3A.3 A Product Portfolio Management Approach to Hyperspectral Ocean Color

Monday, 29 January 2024: 2:15 PM
326 (The Baltimore Convention Center)
Kari St.Laurent, NOAA, Silver Spring, MD; and B. E. Reed, E. C. McCaskill, J. Kent, J. M. Garcia-Rivera, L. BI, and R. Vandermeulen

Coastal and marine living resources are an important part of the United States economy and its cultural identity. In 2020, commercial and recreational fisheries accounted for 1.7 million jobs and $253 billion in sales. Trends and changes to marine and coastal ecosystems require robust monitoring over large spatial scales that can be enhanced by the use of remote sensing. Satellite hyperspectral ocean color data promises to greatly amplify and expand our capabilities to monitor the complex coastal, estuarine and pelagic systems. NASA’s PACE mission is anticipated to launch in January 2024 and its advanced spectral resolution will enable product enhancements and new product development that could help coastal and fisheries managers better monitor aquatic resources and habitats. At the present, multispectral ocean color satellite instruments, such as MODIS on the satellite Aqua, have upwards of 9 ocean color spectral bands. The ocean color instrument on PACE will have over 100 spectral bands. This emerging technology will go beyond chlorophyll-a measurements and allow for more complex assessments of phytoplankton community composition including pigment types, size classes, and phytoplankton functional types.

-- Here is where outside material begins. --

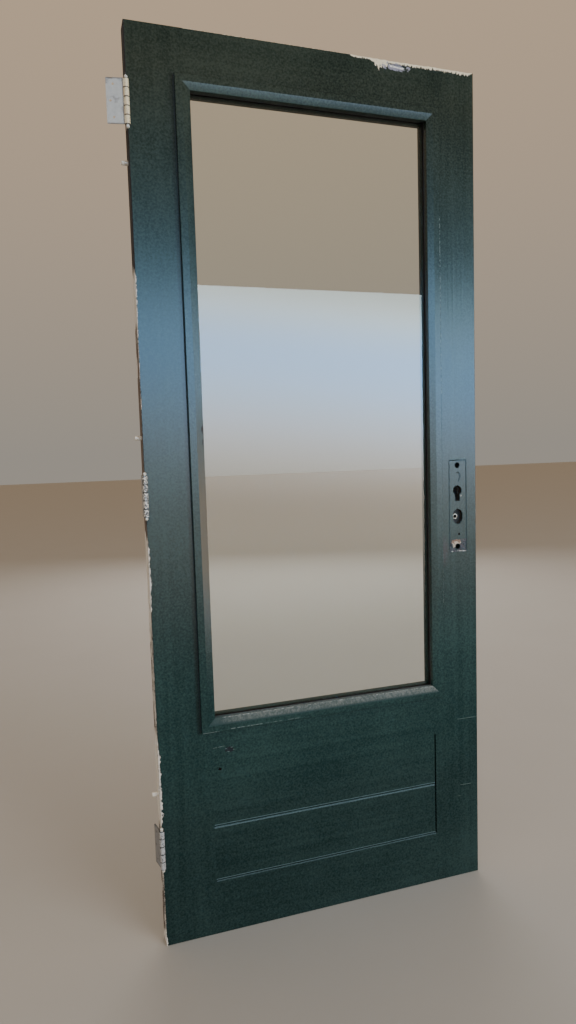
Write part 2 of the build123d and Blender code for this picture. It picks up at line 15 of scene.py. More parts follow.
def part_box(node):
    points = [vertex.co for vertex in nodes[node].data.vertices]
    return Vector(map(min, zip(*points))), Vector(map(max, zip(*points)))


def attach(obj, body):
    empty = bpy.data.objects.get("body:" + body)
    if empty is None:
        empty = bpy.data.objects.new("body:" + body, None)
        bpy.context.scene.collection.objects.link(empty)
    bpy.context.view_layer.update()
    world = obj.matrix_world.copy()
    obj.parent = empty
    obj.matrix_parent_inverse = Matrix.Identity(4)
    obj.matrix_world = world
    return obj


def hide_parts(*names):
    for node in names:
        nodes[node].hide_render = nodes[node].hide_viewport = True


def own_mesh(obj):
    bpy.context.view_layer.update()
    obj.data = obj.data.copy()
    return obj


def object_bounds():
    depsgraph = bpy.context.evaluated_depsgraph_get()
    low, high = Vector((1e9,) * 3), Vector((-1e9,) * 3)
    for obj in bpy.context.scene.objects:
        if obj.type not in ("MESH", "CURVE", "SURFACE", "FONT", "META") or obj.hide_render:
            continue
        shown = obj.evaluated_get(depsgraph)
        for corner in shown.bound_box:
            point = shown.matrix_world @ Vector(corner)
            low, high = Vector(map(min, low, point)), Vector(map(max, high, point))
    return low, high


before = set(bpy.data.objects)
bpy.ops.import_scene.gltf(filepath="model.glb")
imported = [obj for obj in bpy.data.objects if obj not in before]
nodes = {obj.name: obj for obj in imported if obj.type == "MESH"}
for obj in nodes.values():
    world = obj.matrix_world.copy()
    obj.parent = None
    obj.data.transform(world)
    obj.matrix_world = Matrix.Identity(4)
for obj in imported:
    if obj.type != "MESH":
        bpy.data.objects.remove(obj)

The National Oceanic and Atmospheric Administration (NOAA) has shifted towards a Product Portfolio Management (PPM) approach for all level 2+ satellite products to help revolutionize a sensor agnostic algorithm approach that is highly responsive to user needs in direct alignment with the NOAA Mission. In particular, the Ocean Biology Portfolio is set to grow under this new approach, especially with the onset of satellite hyperspectral ocean color. Presently, the Ocean Biology Product Portfolio Manager is working across NOAA to develop and operationalize satellite products including coastally-resolved chlorophyll products which could lead to better water mass classifications and a net primary productivity algorithm specifically catered for a fisheries management application. Part of this endeavor will include a novel direct connection between NASA and NOAA to rapidly get new PACE products directly from NASA into NOAA operations, avoid duplicative product development, and collaboratively innovate and enhance products when possible. Over the next few years, the powerful combination of hyperspectral ocean color and a Product Portfolio Management approach will be utilized to achieve both NASA’s science goals in Earth Sciences and NOAA’s strategic goals in support of the Blue Economy.